The state's health insurance program lost $16.6 million last fiscal year, Forrest "Woody" Thorne, the program's executive officer, said. In 1999, the state had to pump an additional $26 million into the fund.

Senate Majority Leader Bill Raggio, R-Reno, said last week it may be impossible for the state to fund the full insurance system if the costs keep escalating at the present clip. Assemblywoman Chris Giunchigliani, D-Las Vegas, said the system should examine "radical" changes, possibility joining with all other governments in Nevada to obtain "better buying power."

The state now pays $465 a month for each of its 15,000 employees. The per employee monthly rate would rise to $495 per employee next fiscal year and to $558 the following year. Employees pay the cost of dependents. The state also provides a subsidy of $263 a month for a retired employee and that monthly cost would rise to $280 next year and $316 the following year. There are about 5,000 retired state employees.

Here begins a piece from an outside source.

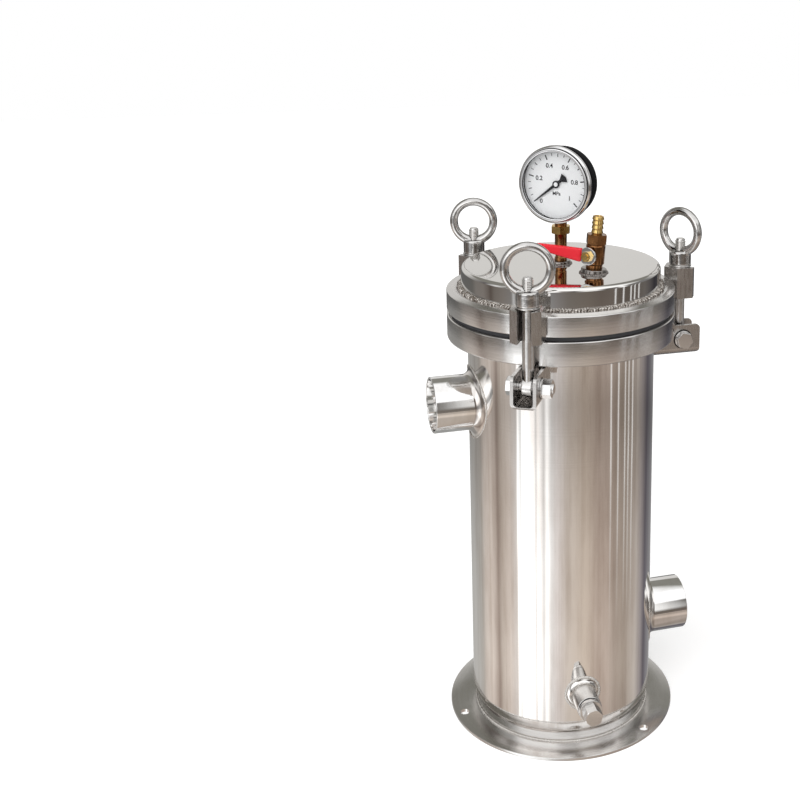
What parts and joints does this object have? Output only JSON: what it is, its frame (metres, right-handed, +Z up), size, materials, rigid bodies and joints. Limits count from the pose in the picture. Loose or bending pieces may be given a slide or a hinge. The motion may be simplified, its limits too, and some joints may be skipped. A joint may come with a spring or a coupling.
{
  "type": "bag filter housing",
  "caption": "Upright stainless bag filter housing on a foot ring, with side inlet and outlet pipes, lift-off lid on swing bolts with eye nuts, pressure gauge, vent valve and drain plug.",
  "frame": {"origin": "centre of the foot ring's underside, on the vessel axis", "axes": "+Z up along the vessel axis, +X along the outlet pipe, -X along the inlet pipe, -Y towards the drain"},
  "size_m": [0.3011, 0.2921, 0.643],
  "materials": {
    "polished_steel": "mirror polished stainless steel",
    "machined_steel": "turned and brushed stainless steel",
    "satin_steel": "satin stainless steel",
    "seal_rubber": "matt",
    "brass": "bright machined",
    "black_case": "gloss black",
    "chrome_trim": "polished",
    "gauge_glass": "clear",
    "white_dial": "satin white",
    "black_hand": "satin black",
    "red_vinyl": "dipped vinyl",
    "bag_ring_plastic": "moulded",
    "bag_felt": "needle felt"
  },
  "bodies": {
    "housing": {"base_ring": "machined_steel", "skirt_ring": "polished_steel", "bottom_head": "polished_steel", "shell": "polished_steel", "inlet_neck": "polished_steel", "inlet_pipe": "polished_steel", "inlet_collar": "polished_steel", "outlet_neck": "polished_steel", "outlet_pipe": "polished_steel", "outlet_collar": "polished_steel", "drain_socket": "polished_steel", "drain_collar": "polished_steel", "body_flange": "machined_steel", "seal_ring": "seal_rubber", "basket_seat": "satin_steel", "clevis_bracket_1": "polished_steel", "clevis_bracket_2": "polished_steel", "clevis_bracket_3": "polished_steel", "pin_bolts": "polished_steel", "pin_nuts": "polished_steel"},
    "lid": {"lid_flange": "machined_steel", "lid_cap": "polished_steel", "lid_lug_1": "machined_steel", "lid_lug_2": "machined_steel", "lid_lug_3": "machined_steel", "gauge_boss": "polished_steel", "gauge_stem": "brass", "gauge_case": "black_case", "gauge_bezel": "chrome_trim", "gauge_glass": "gauge_glass", "gauge_dial": "white_dial", "gauge_movement": "brass", "vent_boss": "polished_steel", "vent_body": "brass", "vent_hose_tail": "brass"},
    "gauge_hand": {"gauge_spindle": "brass", "gauge_pointer": "black_hand"},
    "vent_lever": {"vent_ball": "chrome_trim", "vent_stem": "brass", "lever_plate": "chrome_trim", "lever_grip": "red_vinyl", "lever_nut": "chrome_trim"},
    "plug_washer": {"drain_washer": "polished_steel"},
    "plug": {"drain_plug": "polished_steel"},
    "basket": {"basket_rim": "satin_steel", "basket_wall": "satin_steel", "basket_base": "satin_steel", "basket_grips": "satin_steel"},
    "bag": {"bag_ring": "bag_ring_plastic", "bag_sock": "bag_felt"},
    "bolt_1": {"swing_bolt_1": "polished_steel"},
    "nut_washer_1": {"washer_1": "polished_steel"},
    "lifting_nut_1": {"eye_nut_1": "polished_steel"},
    "bolt_2": {"swing_bolt_2": "polished_steel"},
    "nut_washer_2": {"washer_2": "polished_steel"},
    "lifting_nut_2": {"eye_nut_2": "polished_steel"},
    "bolt_3": {"swing_bolt_3": "polished_steel"},
    "nut_washer_3": {"washer_3": "polished_steel"},
    "lifting_nut_3": {"eye_nut_3": "polished_steel"}
  },
  "joints": [
    {"name": "lid_lift", "type": "slide", "parent": "housing", "child": "lid", "axis": [0, 0, 1], "range_m": [0, 0.8]},
    {"name": "basket_lift", "type": "slide", "parent": "housing", "child": "basket", "axis": [0, 0, 1], "range_m": [0, 0.44]},
    {"name": "bag_lift", "type": "slide", "parent": "housing", "child": "bag", "axis": [0, 0, 1], "range_m": [0, 0.76]},
    {"name": "bolt_swing_1", "type": "hinge", "parent": "housing", "child": "bolt_1", "pos_m": [-0.06943, -0.11787, 0.422], "axis": [-0.8616, 0.5075, 0], "range_deg": [-95, 0]},
    {"name": "nut_travel_1", "type": "slide", "parent": "bolt_1", "child": "nut_washer_1", "axis": [0, 0, 1], "range_m": [0, 0.8]},
    {"name": "nut_turn_1", "type": "hinge", "parent": "nut_washer_1", "child": "lifting_nut_1", "pos_m": [-0.06943, -0.11787, 0.505], "axis": [0, 0, 1], "continuous": true},
    {"name": "bolt_swing_2", "type": "hinge", "parent": "housing", "child": "bolt_2", "pos_m": [0.13679, -0.00119, 0.422], "axis": [-0.0087, -1, 0], "range_deg": [-95, 0]},
    {"name": "nut_travel_2", "type": "slide", "parent": "bolt_2", "child": "nut_washer_2", "axis": [0, 0, 1], "range_m": [0, 0.8]},
    {"name": "nut_turn_2", "type": "hinge", "parent": "nut_washer_2", "child": "lifting_nut_2", "pos_m": [0.13679, -0.00119, 0.505], "axis": [0, 0, 1], "continuous": true},
    {"name": "bolt_swing_3", "type": "hinge", "parent": "housing", "child": "bolt_3", "pos_m": [-0.06736, 0.11907, 0.422], "axis": [0.8704, 0.4924, 0], "range_deg": [-95, 0]},
    {"name": "nut_travel_3", "type": "slide", "parent": "bolt_3", "child": "nut_washer_3", "axis": [0, 0, 1], "range_m": [0, 0.8]},
    {"name": "nut_turn_3", "type": "hinge", "parent": "nut_washer_3", "child": "lifting_nut_3", "pos_m": [-0.06736, 0.11907, 0.505], "axis": [0, 0, 1], "continuous": true},
    {"name": "pointer_turn", "type": "hinge", "parent": "lid", "child": "gauge_hand", "pos_m": [0, 0, 0.602], "axis": [0.6561, 0.7547, 0], "range_deg": [0, 262]},
    {"name": "vent_turn", "type": "hinge", "parent": "lid", "child": "vent_lever", "pos_m": [0.02173, -0.05053, 0.53484], "axis": [0.729, 0.6834, -0.0391], "range_deg": [0, 90]},
    {"name": "plug_travel", "type": "slide", "parent": "housing", "child": "plug_washer", "axis": [-0.061, -0.9981, 0], "range_m": [0, 0.016]},
    {"name": "plug_turn", "type": "hinge", "parent": "plug_washer", "child": "plug", "pos_m": [-0.00794, -0.12976, 0.063], "axis": [-0.061, -0.9981, 0], "range_deg": [0, 4320]}
  ],
  "couplings": [
    {"joint": "basket_lift", "follows": "lid_lift", "ratio": 0.55},
    {"joint": "bag_lift", "follows": "lid_lift", "ratio": 0.95},
    {"joint": "nut_travel_1", "follows": "lid_lift", "ratio": 1},
    {"joint": "nut_travel_2", "follows": "lid_lift", "ratio": 1},
    {"joint": "nut_travel_3", "follows": "lid_lift", "ratio": 1},
    {"joint": "plug_turn", "follows": "plug_travel", "rad_per_m": 4699.5}
  ]
}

George Pyne, executive officer of the Public Employees Retirement System, said the "difficult investment environment" has hurt the pension fund with about 85,000 members and a $13 billion portfolio.

The system has 45 percent of its money in the stock market, 45 percent in fixed investments and 10 percent in real estate. Pyne said the 1.5 percent cost increase is to be split equally by the employer and the employee. Last fiscal year the return on investment was a minus 2.8 percent. That still put the system in the top 10-15 percent in the nation in retirement funds, he said.

The contribution rate has been about 18 percent for the last 10 years. While the premium for regular employees will rise to 20.25 percent, there will be no increase in the police and firefighters retirement fund where the present contribution is 28.5 percent.

"It's a tough environment for everybody," Pyne said.